- Theatrical release poster
- Directed by: Shibu Ganghadharan
- Screenplay by: T. P. Devarajan
- Based on: Praise the Lord by Zacharia
- Produced by: Milan Jaleel
- Starring: Mammootty Akanksha Puri Mukesh
- Cinematography: Pradeep Nair
- Edited by: Sreekanth
- Music by: Shaan Rahman Bijibal
- Production company: Galaxy Films
- Distributed by: Galaxy Films & Multiplex Movies Tricolor Entertainment
- Release date: 20 March 2014;
- Running time: 125 minutes
- Country: India
- Language: Malayalam

= Praise the Lord (film) =

Praise the Lord is a 2014 Malayalam film directed by Shibu Gangadharan and starring Mammootty, Akanksha Puri and Mukesh . The film has been adapted from Zacharia's eponymous novelette, T. P. Devarajan has written the screenplay. The film was produce by Milan Jaleel under his banner Galaxy Films. It was released on 20 March 2014.

==Music==
The film features songs composed by Shaan Rahman while Bijibal composed the background score.
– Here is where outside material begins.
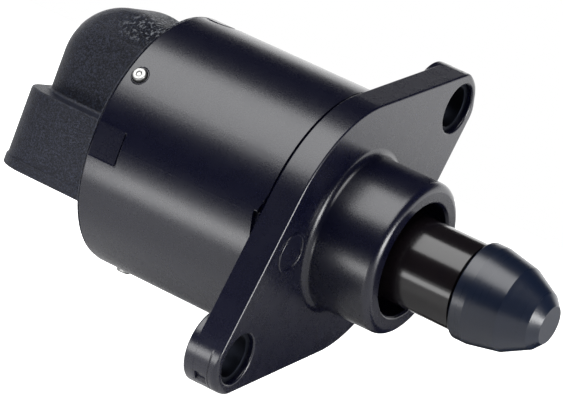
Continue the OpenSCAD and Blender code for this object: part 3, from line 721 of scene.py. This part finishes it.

Manorama Music bought the music rights of Praise the Lord.

==Reception==
===Critical reception===
The Times of India rated the film 2/5 stars and characterised Praise the Lord as a glossy appearance that vainly tries to mask a weak story, and the narrative is "over-populated with scenes and sequences and actors seldom being just to the lovable characters on the book." Mammootty's performance was considered "wasted" in the poor narrative; Reenu Mathews's performance seemed "off guard." The narrative is described as "dull, faded," lacking flow and rhythm, while also noting that it fails to capture the "blissful comic strain" of the book.